== Dataset content ==
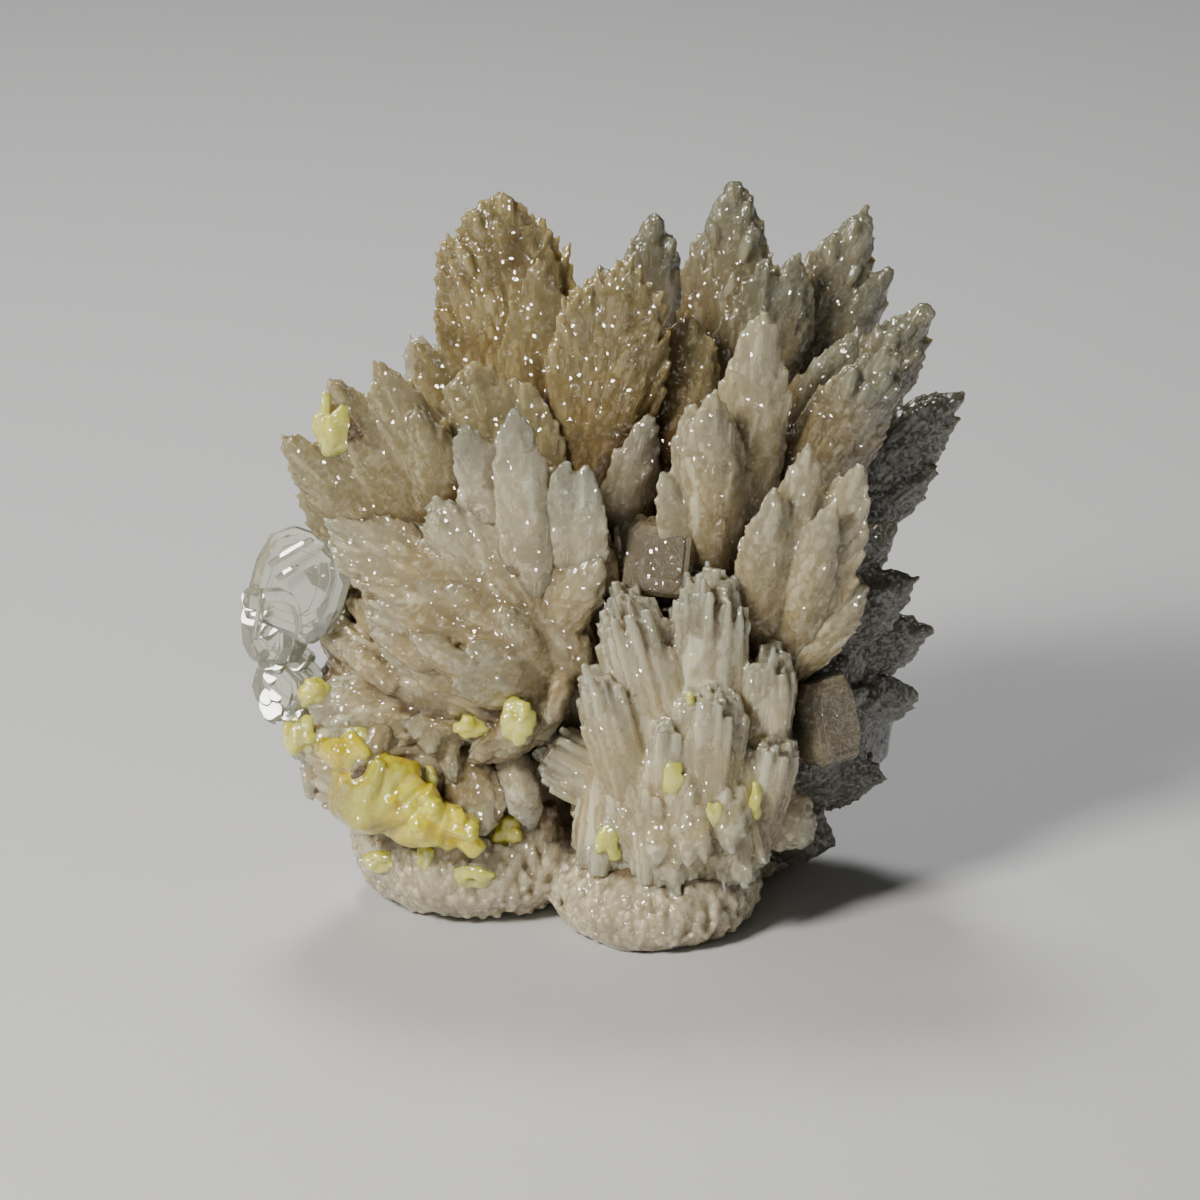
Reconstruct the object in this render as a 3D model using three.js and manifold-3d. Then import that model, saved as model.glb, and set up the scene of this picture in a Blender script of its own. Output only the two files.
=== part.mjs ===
// A barite specimen with native sulfur, standing on its flat broken foot.
// Leaf-like barite blades with saw-toothed edges fan out of a massive core.
// Yellow sulfur fills the lower left and dots the blades. Millimetres, +Z up, -Y is the display side.
import * as THREE from "three";
import { mergeVertices } from "three/addons/utils/BufferGeometryUtils.js";
import Module from "manifold-3d";

const wasm = await Module();
wasm.setup();

// Driving dimensions
const DISPLAY_TILT = 20; // degrees that the display view looks down
const GAP = 0.3; // clearance between neighbouring solids
const BLADE_THICKNESS = 0.46; // a blade's thickness as a share of its width
const TEETH_START = 0.36; // where a blade's first tooth is, as a share of its length
const TEETH_END = 0.94; // where its last tooth is
const TOOTH_LEAN = 0.8; // how far a tooth points up, as a share of the step between teeth
const NOTCH_DEPTH = 0.2; // how deep the notch between two teeth is, as a share of the half width

const tilt = THREE.MathUtils.degToRad(DISPLAY_TILT);
const viewer = new THREE.Vector3(0, -Math.cos(tilt), Math.sin(tilt));

// A point at x across, that shows at height h in the display view, and lies at depth y.
const seen = (x, h, y) => new THREE.Vector3(x, y, (h - y * Math.sin(tilt)) / Math.cos(tilt));
const at = (x, y, z) => new THREE.Vector3(x, y, z);

// The same value every time for one pair of numbers, from -0.5 to 0.5.
function jitter(seed, step) {
  const wave = Math.sin(seed * 12.9898 + step * 78.233) * 43758.5453;
  return wave - Math.floor(wave) - 0.5;
}

// Solids
function solidOf(geometry) {
  const bare = geometry.clone();
  bare.deleteAttribute("normal");
  bare.deleteAttribute("uv");
  const merged = mergeVertices(bare, 1e-4);
  return new wasm.Manifold(
    new wasm.Mesh({
      numProp: 3,
      vertProperties: new Float32Array(merged.attributes.position.array),
      triVerts: new Uint32Array(merged.index.array),
    }),
  );
}

function geometryOf(solid) {
  const mesh = solid.getMesh();
  const corners = new Float32Array(mesh.numVert * 3);
  for (let i = 0; i < mesh.numVert; i++) {
    corners.set(mesh.vertProperties.subarray(i * mesh.numProp, i * mesh.numProp + 3), i * 3);
  }
  const geometry = new THREE.BufferGeometry();
  geometry.setAttribute("position", new THREE.BufferAttribute(corners, 3));
  geometry.setIndex(new THREE.BufferAttribute(mesh.triVerts, 1));
  geometry.computeVertexNormals();
  return geometry;
}

const joined = (solids) => solids.reduce((whole, next) => whole.add(next));

// What is left of a solid in one body, without the crumbs that a cut leaves.
function largest(solid) {
  const bodies = solid.decompose();
  return bodies.reduce((best, next) => (next.volume() > best.volume() ? next : best));
}

// A closed skin over rings of points, drawn together to a point at each end.
function loft(rings, start, end) {
  const corners = rings[0].length;
  const points = [start, ...rings.flat(), end];
  const last = points.length - 1;
  const index = [];
  for (let c = 0; c < corners; c++) {
    const next = (c + 1) % corners;
    index.push(0, 1 + next, 1 + c);
    for (let r = 0; r + 1 < rings.length; r++) {
      const low = 1 + r * corners;
      const high = low + corners;
      index.push(low + c, low + next, high + next, low + c, high + next, high + c);
    }
    const top = 1 + (rings.length - 1) * corners;
    index.push(top + c, top + next, last);
  }
  const geometry = new THREE.BufferGeometry();
  geometry.setAttribute(
    "position",
    new THREE.Float32BufferAttribute(points.flatMap((p) => p.toArray()), 3),
  );
  geometry.setIndex(index);
  return solidOf(geometry);
}

// Outlines of a blade: its width at the root as a share of its widest, where it is widest, and how
// blunt its end is.
const LEAF = { stalk: 0.55, widest: 0.5, blunt: 2 };
const FAN = { stalk: 0.4, widest: 0.7, blunt: 3 };
const LATH = { stalk: 0.8, widest: 0.5, blunt: 3.4 };

function outlineAt({ stalk, widest, blunt }, along) {
  if (along < widest) return stalk + (1 - stalk) * Math.sin(((along / widest) * Math.PI) / 2);
  return 1 - ((along - widest) / (1 - widest)) ** blunt;
}

// A blade: a flattened leaf with a ridge down each face, and teeth that alternate along its edges.
// turn is how far it is turned about its own length, away from facing the viewer.
function blade({ root, tip, width, thick, turn = 0, teeth = 2, outline = LEAF, seed = 1 }, grow) {
  const run = tip.clone().sub(root);
  const axis = run.clone().normalize();
  const across = axis
    .clone()
    .cross(viewer)
    .normalize()
    .applyAxisAngle(axis, THREE.MathUtils.degToRad(turn));
  const face = axis.clone().cross(across);
  const halfThick = (thick ?? width * BLADE_THICKNESS) / 2;
  const place = (along, aside, out) =>
    root
      .clone()
      .addScaledVector(run, along)
      .addScaledVector(across, aside)
      .addScaledVector(face, out);
  const step = (TEETH_END - TEETH_START) / (teeth * 2);
  const edge = (i, hand) => {
    const isTooth = i % 2 === (hand > 0 ? 0 : 1);
    const along = TEETH_START + i * step + (isTooth ? step * TOOTH_LEAN : 0);
    const reach = isTooth ? 1 + 0.12 * jitter(seed, i) : 1 - NOTCH_DEPTH;
    const half = (outlineAt(outline, Math.min(along, TEETH_END)) * reach * width) / 2;
    return place(along, hand * (half + grow), 0);
  };
  const rings = Array.from({ length: teeth * 2 + 1 }, (_, i) => {
    const along = TEETH_START + i * step;
    const ridge = halfThick * outlineAt(outline, along) * (1 + 0.3 * jitter(seed + 3, i)) + grow;
    return [edge(i, 1), place(along, 0, ridge), edge(i, -1), place(along, 0, -ridge)];
  });
  return loft(
    rings,
    root.clone().addScaledVector(axis, -grow),
    tip.clone().addScaledVector(axis, grow * 2),
  );
}

// A tablet: a thick plate with bevelled rims. Its corners lie on an oval round its middle.
const TABLET_BEVEL = 0.22;

function tablet({ middle, facing, wide, high, thick, corners = 8, spin = 0 }, grow) {
  const normal = facing.clone().normalize();
  const across = new THREE.Vector3(0, 0, 1).cross(normal).normalize();
  const up = normal.clone().cross(across);
  const ring = (depth, inset) =>
    Array.from({ length: corners }, (_, c) => {
      const angle = ((c + spin) / corners) * Math.PI * 2;
      return middle
        .clone()
        .addScaledVector(normal, depth)
        .addScaledVector(across, Math.cos(angle) * ((wide / 2) * inset + grow))
        .addScaledVector(up, Math.sin(angle) * ((high / 2) * inset + grow));
    });
  const half = thick / 2 + grow;
  const rim = half * 0.45;
  return loft(
    [ring(-half, 1 - TABLET_BEVEL), ring(-rim, 1), ring(rim, 1), ring(half, 1 - TABLET_BEVEL)],
    middle.clone().addScaledVector(normal, -half),
    middle.clone().addScaledVector(normal, half),
  );
}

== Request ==
Repeat the listing exactly, from its first line to its last.

== The answer ==
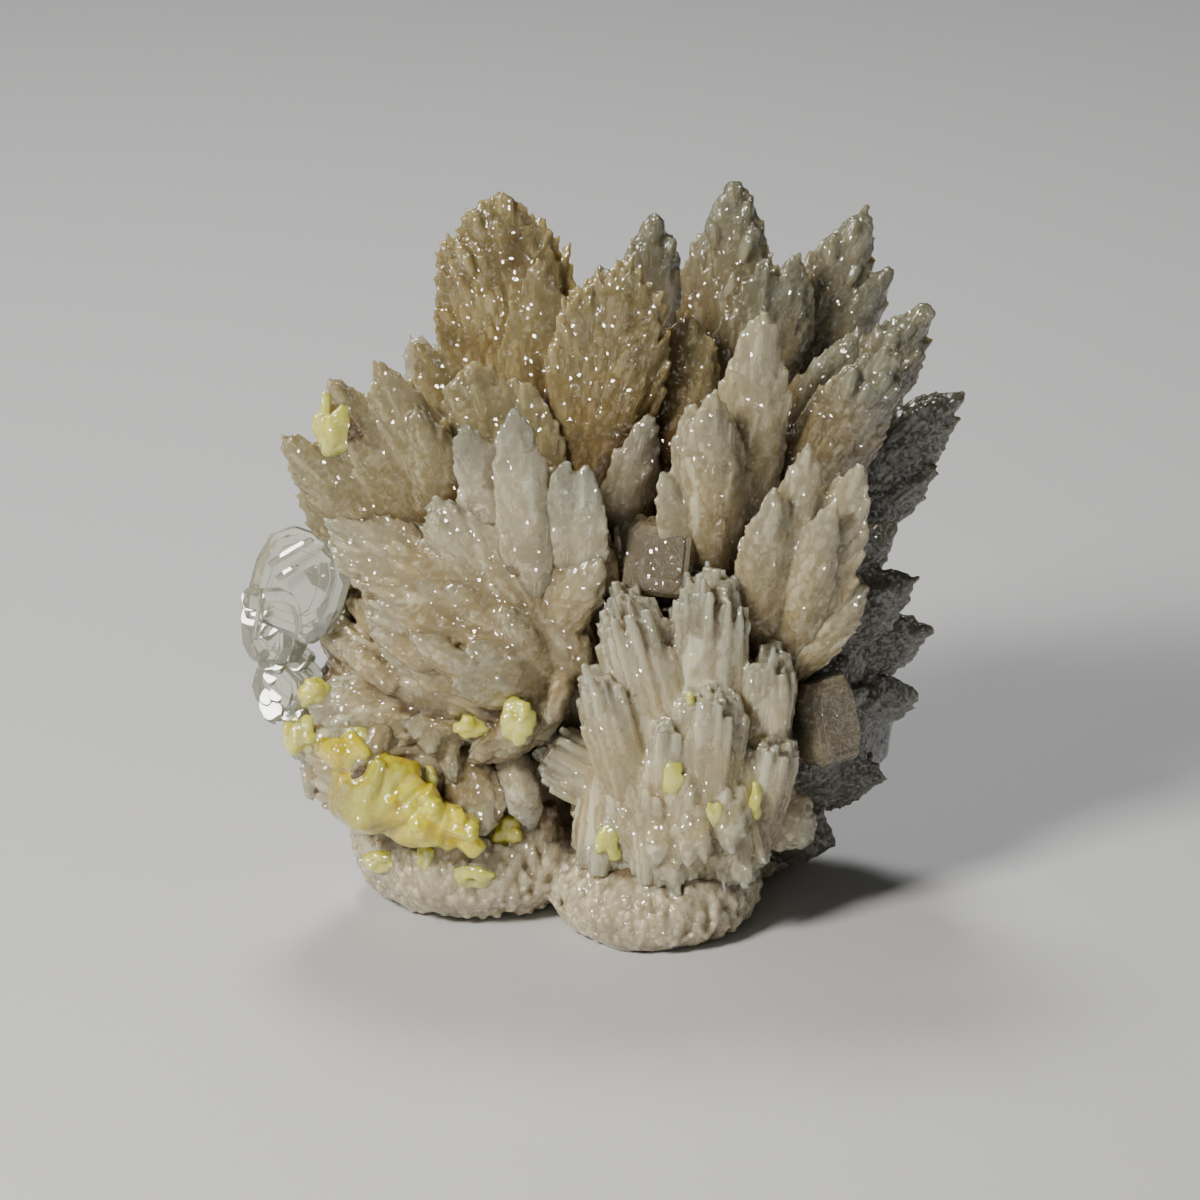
Reconstruct the object in this render as a 3D model using three.js and manifold-3d. Then import that model, saved as model.glb, and set up the scene of this picture in a Blender script of its own. Output only the two files.
=== part.mjs ===
// A barite specimen with native sulfur, standing on its flat broken foot.
// Leaf-like barite blades with saw-toothed edges fan out of a massive core.
// Yellow sulfur fills the lower left and dots the blades. Millimetres, +Z up, -Y is the display side.
import * as THREE from "three";
import { mergeVertices } from "three/addons/utils/BufferGeometryUtils.js";
import Module from "manifold-3d";

const wasm = await Module();
wasm.setup();

// Driving dimensions
const DISPLAY_TILT = 20; // degrees that the display view looks down
const GAP = 0.3; // clearance between neighbouring solids
const BLADE_THICKNESS = 0.46; // a blade's thickness as a share of its width
const TEETH_START = 0.36; // where a blade's first tooth is, as a share of its length
const TEETH_END = 0.94; // where its last tooth is
const TOOTH_LEAN = 0.8; // how far a tooth points up, as a share of the step between teeth
const NOTCH_DEPTH = 0.2; // how deep the notch between two teeth is, as a share of the half width

const tilt = THREE.MathUtils.degToRad(DISPLAY_TILT);
const viewer = new THREE.Vector3(0, -Math.cos(tilt), Math.sin(tilt));

// A point at x across, that shows at height h in the display view, and lies at depth y.
const seen = (x, h, y) => new THREE.Vector3(x, y, (h - y * Math.sin(tilt)) / Math.cos(tilt));
const at = (x, y, z) => new THREE.Vector3(x, y, z);

// The same value every time for one pair of numbers, from -0.5 to 0.5.
function jitter(seed, step) {
  const wave = Math.sin(seed * 12.9898 + step * 78.233) * 43758.5453;
  return wave - Math.floor(wave) - 0.5;
}

// Solids
function solidOf(geometry) {
  const bare = geometry.clone();
  bare.deleteAttribute("normal");
  bare.deleteAttribute("uv");
  const merged = mergeVertices(bare, 1e-4);
  return new wasm.Manifold(
    new wasm.Mesh({
      numProp: 3,
      vertProperties: new Float32Array(merged.attributes.position.array),
      triVerts: new Uint32Array(merged.index.array),
    }),
  );
}

function geometryOf(solid) {
  const mesh = solid.getMesh();
  const corners = new Float32Array(mesh.numVert * 3);
  for (let i = 0; i < mesh.numVert; i++) {
    corners.set(mesh.vertProperties.subarray(i * mesh.numProp, i * mesh.numProp + 3), i * 3);
  }
  const geometry = new THREE.BufferGeometry();
  geometry.setAttribute("position", new THREE.BufferAttribute(corners, 3));
  geometry.setIndex(new THREE.BufferAttribute(mesh.triVerts, 1));
  geometry.computeVertexNormals();
  return geometry;
}

const joined = (solids) => solids.reduce((whole, next) => whole.add(next));

// What is left of a solid in one body, without the crumbs that a cut leaves.
function largest(solid) {
  const bodies = solid.decompose();
  return bodies.reduce((best, next) => (next.volume() > best.volume() ? next : best));
}

// A closed skin over rings of points, drawn together to a point at each end.
function loft(rings, start, end) {
  const corners = rings[0].length;
  const points = [start, ...rings.flat(), end];
  const last = points.length - 1;
  const index = [];
  for (let c = 0; c < corners; c++) {
    const next = (c + 1) % corners;
    index.push(0, 1 + next, 1 + c);
    for (let r = 0; r + 1 < rings.length; r++) {
      const low = 1 + r * corners;
      const high = low + corners;
      index.push(low + c, low + next, high + next, low + c, high + next, high + c);
    }
    const top = 1 + (rings.length - 1) * corners;
    index.push(top + c, top + next, last);
  }
  const geometry = new THREE.BufferGeometry();
  geometry.setAttribute(
    "position",
    new THREE.Float32BufferAttribute(points.flatMap((p) => p.toArray()), 3),
  );
  geometry.setIndex(index);
  return solidOf(geometry);
}

// Outlines of a blade: its width at the root as a share of its widest, where it is widest, and how
// blunt its end is.
const LEAF = { stalk: 0.55, widest: 0.5, blunt: 2 };
const FAN = { stalk: 0.4, widest: 0.7, blunt: 3 };
const LATH = { stalk: 0.8, widest: 0.5, blunt: 3.4 };

function outlineAt({ stalk, widest, blunt }, along) {
  if (along < widest) return stalk + (1 - stalk) * Math.sin(((along / widest) * Math.PI) / 2);
  return 1 - ((along - widest) / (1 - widest)) ** blunt;
}

// A blade: a flattened leaf with a ridge down each face, and teeth that alternate along its edges.
// turn is how far it is turned about its own length, away from facing the viewer.
function blade({ root, tip, width, thick, turn = 0, teeth = 2, outline = LEAF, seed = 1 }, grow) {
  const run = tip.clone().sub(root);
  const axis = run.clone().normalize();
  const across = axis
    .clone()
    .cross(viewer)
    .normalize()
    .applyAxisAngle(axis, THREE.MathUtils.degToRad(turn));
  const face = axis.clone().cross(across);
  const halfThick = (thick ?? width * BLADE_THICKNESS) / 2;
  const place = (along, aside, out) =>
    root
      .clone()
      .addScaledVector(run, along)
      .addScaledVector(across, aside)
      .addScaledVector(face, out);
  const step = (TEETH_END - TEETH_START) / (teeth * 2);
  const edge = (i, hand) => {
    const isTooth = i % 2 === (hand > 0 ? 0 : 1);
    const along = TEETH_START + i * step + (isTooth ? step * TOOTH_LEAN : 0);
    const reach = isTooth ? 1 + 0.12 * jitter(seed, i) : 1 - NOTCH_DEPTH;
    const half = (outlineAt(outline, Math.min(along, TEETH_END)) * reach * width) / 2;
    return place(along, hand * (half + grow), 0);
  };
  const rings = Array.from({ length: teeth * 2 + 1 }, (_, i) => {
    const along = TEETH_START + i * step;
    const ridge = halfThick * outlineAt(outline, along) * (1 + 0.3 * jitter(seed + 3, i)) + grow;
    return [edge(i, 1), place(along, 0, ridge), edge(i, -1), place(along, 0, -ridge)];
  });
  return loft(
    rings,
    root.clone().addScaledVector(axis, -grow),
    tip.clone().addScaledVector(axis, grow * 2),
  );
}

// A tablet: a thick plate with bevelled rims. Its corners lie on an oval round its middle.
const TABLET_BEVEL = 0.22;

function tablet({ middle, facing, wide, high, thick, corners = 8, spin = 0 }, grow) {
  const normal = facing.clone().normalize();
  const across = new THREE.Vector3(0, 0, 1).cross(normal).normalize();
  const up = normal.clone().cross(across);
  const ring = (depth, inset) =>
    Array.from({ length: corners }, (_, c) => {
      const angle = ((c + spin) / corners) * Math.PI * 2;
      return middle
        .clone()
        .addScaledVector(normal, depth)
        .addScaledVector(across, Math.cos(angle) * ((wide / 2) * inset + grow))
        .addScaledVector(up, Math.sin(angle) * ((high / 2) * inset + grow));
    });
  const half = thick / 2 + grow;
  const rim = half * 0.45;
  return loft(
    [ring(-half, 1 - TABLET_BEVEL), ring(-rim, 1), ring(rim, 1), ring(half, 1 - TABLET_BEVEL)],
    middle.clone().addScaledVector(normal, -half),
    middle.clone().addScaledVector(normal, half),
  );
}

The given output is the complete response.